--- begin DATASET SECTION ---

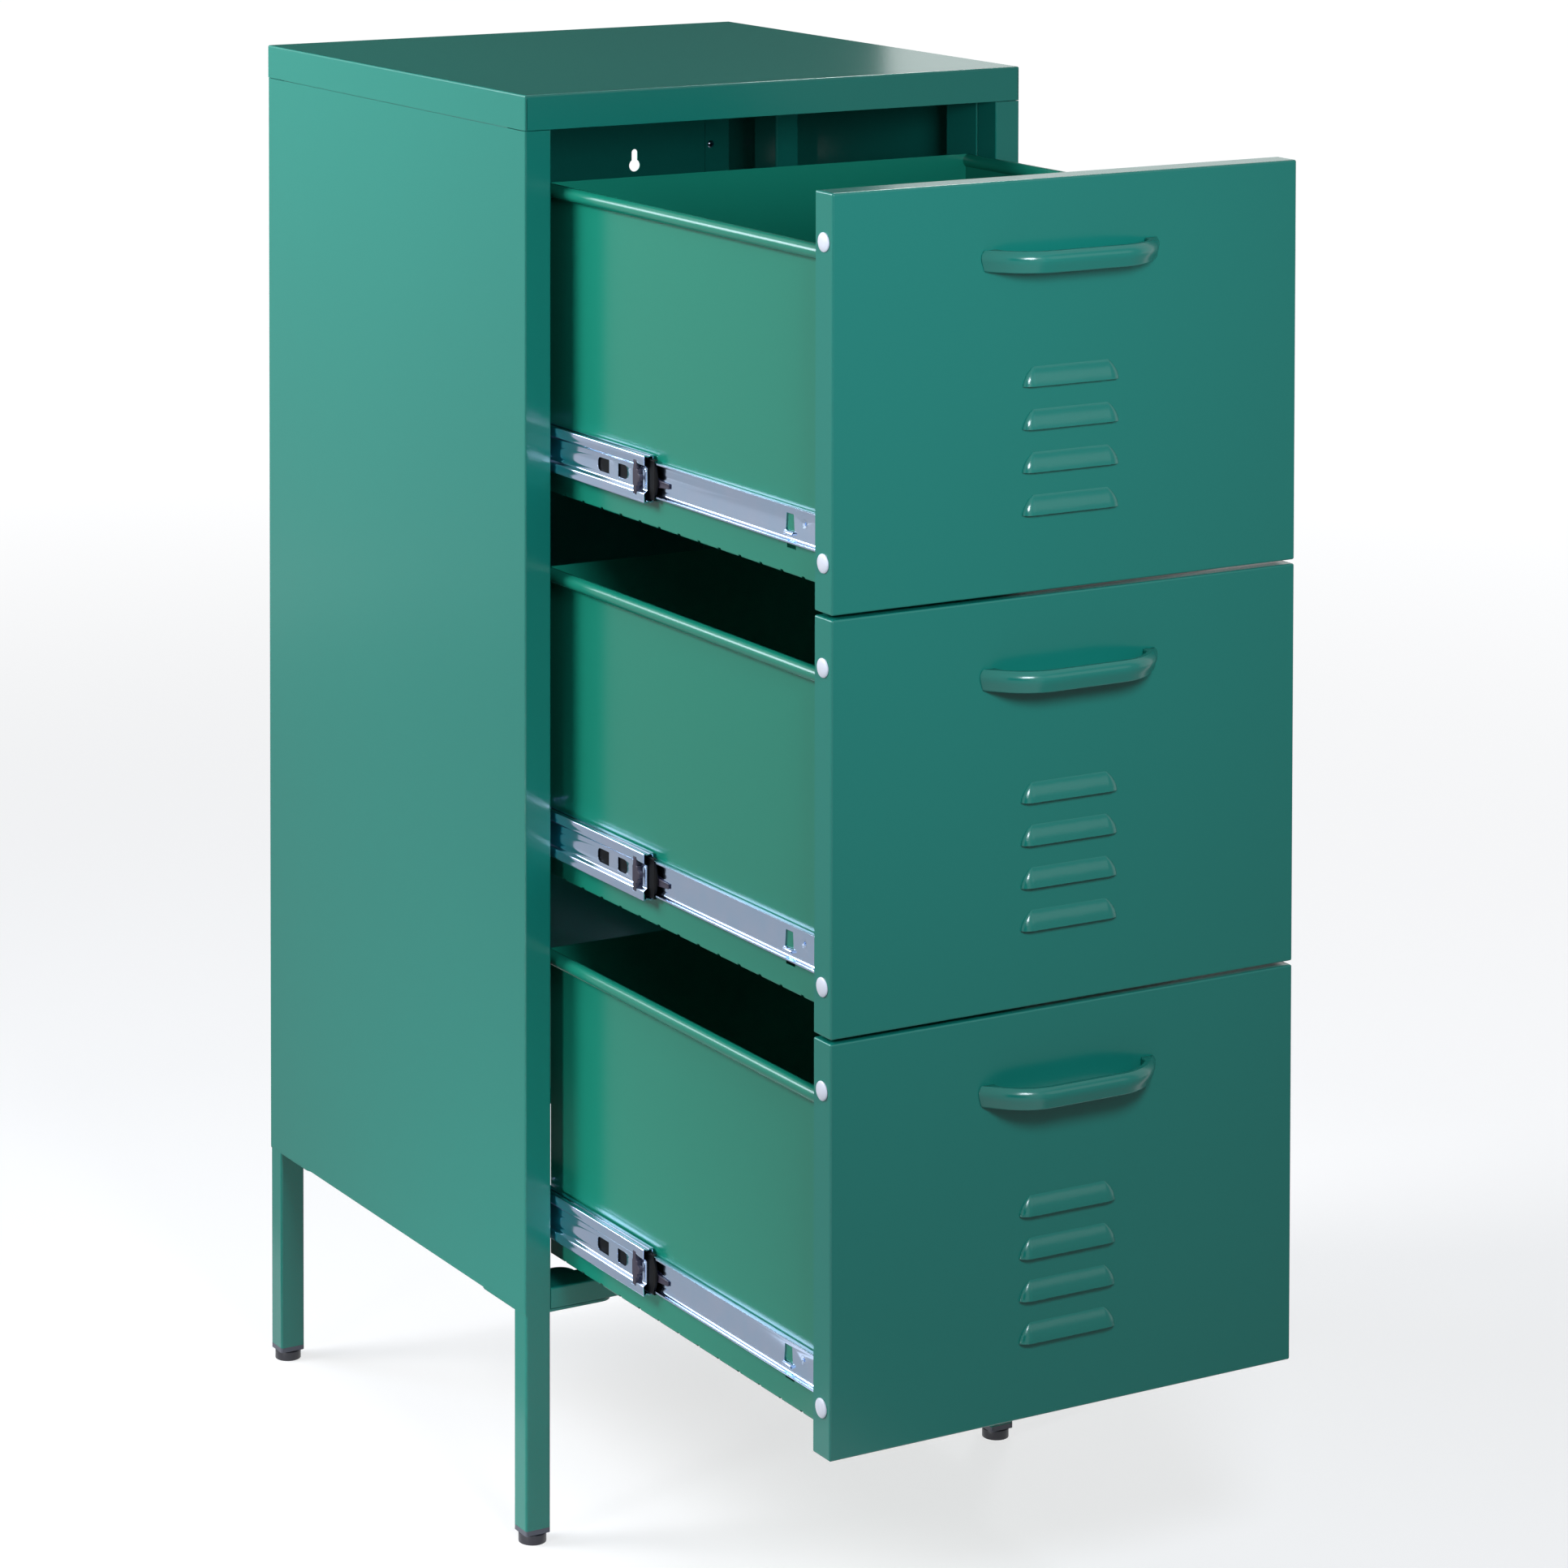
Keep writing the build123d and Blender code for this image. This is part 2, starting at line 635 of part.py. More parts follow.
def makeDrawerFasteners():
    pieces = []
    flange = boxFront + drawerSheet
    nutSection = Plane.XZ * RegularPolygon(4.0, 6)
    for height in studHeights:
        nut = Pos(-studAcross, flange, height) * extrude(nutSection, amount=-3)
        pieces.append(nut - rodY(-studAcross, (flange - 1, flange + 4), height, 2.0))
    screw = rodY(-handleHole, (boxFront, boxFront + 2.4), frontTop - handleDrop, 4.0)
    screw = fillet(screw.edges().group_by(Axis.Y)[-1], 1.2)
    pieces.append(screw + rodY(-handleHole, (openFace - 5, boxFront), frontTop - handleDrop, 1.6))
    web = -drawerSide - slideSheet
    for along, height in drawerScrewPlaces:
        head = rodX((web - 1.5, web), along, slideHeight + height, slideScrewHead)
        head = fillet(head.edges().group_by(Axis.X)[0], 0.8)
        pieces.append(head + rodX((web, -drawerSide + 4), along, slideHeight + height, 2.0))
    return bothSides(pieces)


# The cabinet
parts["top_lid"] = makeLid()
parts["side_panel_left"] = makeSidePanel()
parts["side_panel_right"] = otherSide(parts["side_panel_left"])
parts["back_panel"] = makeBackPanel()
parts["front_rail"] = makeFrontRail()
parts["slide_uprights_left"] = makeUprights()
parts["slide_uprights_right"] = otherSide(parts["slide_uprights_left"])
parts["panel_screws"] = makePanelScrews()
parts["leg_screws"] = makeLegScrews()
parts["slide_mount_screws"] = makeSlideScrews()
leg, legCap, foot = makeLeg(), makeLegCap(), makeFoot()
caps = []
for place, right, rear in (("front_left", False, False), ("front_right", True, False),
                           ("rear_left", False, True), ("rear_right", True, True)):
    parts["leg_" + place] = atCorner(leg, right, rear)
    parts["levelling_foot_" + place] = atCorner(foot, right, rear)
    caps.append(atCorner(legCap, right, rear))
parts["leg_caps"] = group(caps)

# One drawer and its slides, then copies at each level
drawer = {
    "drawer_front": makeDrawerFront(),
    "drawer_box": makeDrawerBox(),
    "handle": makeHandle(),
    "drawer_fasteners": makeDrawerFasteners(),
    "side_buffers": makeBuffers(),
    "drawer_members": bothSides([makeDrawerMember()]),
    "middle_members": bothSides([makeMiddleMember()]),
    "middle_stops": bothSides([makeStop()]),
    "cabinet_members": bothSides([makeCabinetMember()]),
    "outer_ball_cages": bothSides(makeOuterCage()),
    "inner_ball_cages": bothSides(makeInnerCage()),
    "release_lever_left": makeLever(),
}
drawer["release_lever_right"] = otherSide(drawer["release_lever_left"])
for number, name in enumerate(levelNames):
    for piece, shape in drawer.items():
        parts[piece + "_" + name] = Pos(0, 0, -number * drawerPitch) * shape

os.makedirs("parts", exist_ok=True)
for name, shape in parts.items():
    export_step(Pos(0, frameShift, 0) * shape, f"parts/{name}.step")
print(len(parts), "nodes written")
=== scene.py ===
import bpy
import bmesh
import json
import math
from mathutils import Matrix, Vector


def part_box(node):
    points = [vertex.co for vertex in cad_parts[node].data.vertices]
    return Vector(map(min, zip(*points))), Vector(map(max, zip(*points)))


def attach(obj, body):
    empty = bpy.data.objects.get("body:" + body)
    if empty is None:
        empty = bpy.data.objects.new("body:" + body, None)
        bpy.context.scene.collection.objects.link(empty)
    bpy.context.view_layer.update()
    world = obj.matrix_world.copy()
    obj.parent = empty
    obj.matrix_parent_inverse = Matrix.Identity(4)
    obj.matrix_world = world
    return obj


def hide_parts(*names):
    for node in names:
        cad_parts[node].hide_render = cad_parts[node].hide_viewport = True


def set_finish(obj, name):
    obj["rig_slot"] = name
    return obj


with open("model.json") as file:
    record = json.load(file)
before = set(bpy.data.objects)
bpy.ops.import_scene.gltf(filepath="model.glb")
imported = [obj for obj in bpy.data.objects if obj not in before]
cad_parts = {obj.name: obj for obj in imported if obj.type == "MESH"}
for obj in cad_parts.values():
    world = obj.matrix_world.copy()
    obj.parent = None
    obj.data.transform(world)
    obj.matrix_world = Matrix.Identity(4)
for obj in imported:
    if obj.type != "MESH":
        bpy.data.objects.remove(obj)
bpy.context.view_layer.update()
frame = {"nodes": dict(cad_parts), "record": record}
nodes = frame["nodes"]
levels = ("top", "middle", "bottom")
drawerPitch = 0.301
openFace = -0.417  # the drawer fronts' face at rest
slideCentre = 0.858


# Nodes and materials

def linearColour(hexValue, alpha=1.0):
    parts = [int(hexValue[i:i + 2], 16) / 255 for i in (1, 3, 5)]
    return [p / 12.92 if p <= 0.04045 else ((p + 0.055) / 1.055) ** 2.4 for p in parts] + [alpha]


def addNode(tree, kind, settings=None, links=None):
    node = tree.nodes.new(kind)
    for key, value in (settings or {}).items():
        if key in node.inputs:
            node.inputs[key].default_value = value
        else:
            setattr(node, key, value)
    for socket, source in (links or {}).items():
        tree.links.new(source, node.inputs[socket])
    return node


def newMaterial(name):
    material = bpy.data.materials.new(name)
    material.use_nodes = True
    material.node_tree.nodes.clear()
    return material, material.node_tree


def finishMaterial(material, tree, shader):
    addNode(tree, "ShaderNodeOutputMaterial", links={"Surface": shader.outputs[0]})
    material.diffuse_color = shader.inputs["Base Color"].default_value
    return material


# Polyester powder coat, sprayed and baked: an even satin green whose skin has a
# faint orange peel about 2 mm across, with no brush marks and no metal showing
def makePowderCoat(name, colour, pale):
    coat = {"roughness": 0.2, "specular": 0.45, "cloud": 3.0, "peelWidth": 0.002,
            "peelDepth": 0.0001, "peel": 0.25}
    material, tree = newMaterial(name)
    place = addNode(tree, "ShaderNodeTexCoord")
    cloud = addNode(tree, "ShaderNodeTexNoise", {"Scale": coat["cloud"], "Detail": 2.0},
                    {"Vector": place.outputs["Object"]})
    tint = addNode(tree, "ShaderNodeMix", {"data_type": "RGBA"}, {"Factor": cloud.outputs["Fac"]})
    tint.inputs["A"].default_value = linearColour(colour)
    tint.inputs["B"].default_value = linearColour(pale)
    peel = addNode(tree, "ShaderNodeTexNoise", {"Scale": 1 / coat["peelWidth"], "Detail": 1.0},
                   {"Vector": place.outputs["Object"]})
    bump = addNode(tree, "ShaderNodeBump", {"Strength": coat["peel"], "Distance": coat["peelDepth"]},
                   {"Height": peel.outputs["Fac"]})
    shader = addNode(tree, "ShaderNodeBsdfPrincipled",
                     {"Base Color": linearColour(colour), "Roughness": coat["roughness"],
                      "Specular IOR Level": coat["specular"]},
                     {"Base Color": tint.outputs["Result"], "Normal": bump.outputs["Normal"]})
    return finishMaterial(material, tree, shader)


# Cold-rolled steel, roll formed and bright zinc plated with a clear blue passivate:
# mirror-like along the rolling direction, with a faint violet and straw bloom
def makeZincPlate():
    plate = {"colour": "#b4d3f2", "bloom": "#ccd6f0", "roughness": 0.13, "bloomWidth": 0.03,
             "lineWidth": 0.0006, "lineStretch": 0.02, "lineDepth": 0.00005, "lines": 0.15}
    material, tree = newMaterial("blueZincPlate")
    place = addNode(tree, "ShaderNodeTexCoord")
    bloom = addNode(tree, "ShaderNodeTexNoise", {"Scale": 1 / plate["bloomWidth"], "Detail": 2.0},
                    {"Vector": place.outputs["Object"]})
    tint = addNode(tree, "ShaderNodeMix", {"data_type": "RGBA"}, {"Factor": bloom.outputs["Fac"]})
    tint.inputs["A"].default_value = linearColour(plate["colour"])
    tint.inputs["B"].default_value = linearColour(plate["bloom"])
    along = addNode(tree, "ShaderNodeMapping", {"Scale": (1.0, plate["lineStretch"], 1.0)},
                    {"Vector": place.outputs["Object"]})
    lines = addNode(tree, "ShaderNodeTexNoise", {"Scale": 1 / plate["lineWidth"], "Detail": 1.0},
                    {"Vector": along.outputs["Vector"]})
    bump = addNode(tree, "ShaderNodeBump", {"Strength": plate["lines"], "Distance": plate["lineDepth"]},
                   {"Height": lines.outputs["Fac"]})
    shader = addNode(tree, "ShaderNodeBsdfPrincipled",
                     {"Base Color": linearColour(plate["colour"]), "Metallic": 1.0,
                      "Roughness": plate["roughness"]},
                     {"Base Color": tint.outputs["Result"], "Normal": bump.outputs["Normal"]})
    return finishMaterial(material, tree, shader)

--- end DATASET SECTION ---

● **WORK TO COMPLETE**
Give again the lines from the one with "# One drawer" to the one with "record = json.load(file)", both lines included, exactly and with no other line.

● **SOLUTION**
# One drawer and its slides, then copies at each level
drawer = {
    "drawer_front": makeDrawerFront(),
    "drawer_box": makeDrawerBox(),
    "handle": makeHandle(),
    "drawer_fasteners": makeDrawerFasteners(),
    "side_buffers": makeBuffers(),
    "drawer_members": bothSides([makeDrawerMember()]),
    "middle_members": bothSides([makeMiddleMember()]),
    "middle_stops": bothSides([makeStop()]),
    "cabinet_members": bothSides([makeCabinetMember()]),
    "outer_ball_cages": bothSides(makeOuterCage()),
    "inner_ball_cages": bothSides(makeInnerCage()),
    "release_lever_left": makeLever(),
}
drawer["release_lever_right"] = otherSide(drawer["release_lever_left"])
for number, name in enumerate(levelNames):
    for piece, shape in drawer.items():
        parts[piece + "_" + name] = Pos(0, 0, -number * drawerPitch) * shape

os.makedirs("parts", exist_ok=True)
for name, shape in parts.items():
    export_step(Pos(0, frameShift, 0) * shape, f"parts/{name}.step")
print(len(parts), "nodes written")
=== scene.py ===
import bpy
import bmesh
import json
import math
from mathutils import Matrix, Vector


def part_box(node):
    points = [vertex.co for vertex in cad_parts[node].data.vertices]
    return Vector(map(min, zip(*points))), Vector(map(max, zip(*points)))


def attach(obj, body):
    empty = bpy.data.objects.get("body:" + body)
    if empty is None:
        empty = bpy.data.objects.new("body:" + body, None)
        bpy.context.scene.collection.objects.link(empty)
    bpy.context.view_layer.update()
    world = obj.matrix_world.copy()
    obj.parent = empty
    obj.matrix_parent_inverse = Matrix.Identity(4)
    obj.matrix_world = world
    return obj


def hide_parts(*names):
    for node in names:
        cad_parts[node].hide_render = cad_parts[node].hide_viewport = True


def set_finish(obj, name):
    obj["rig_slot"] = name
    return obj


with open("model.json") as file:
    record = json.load(file)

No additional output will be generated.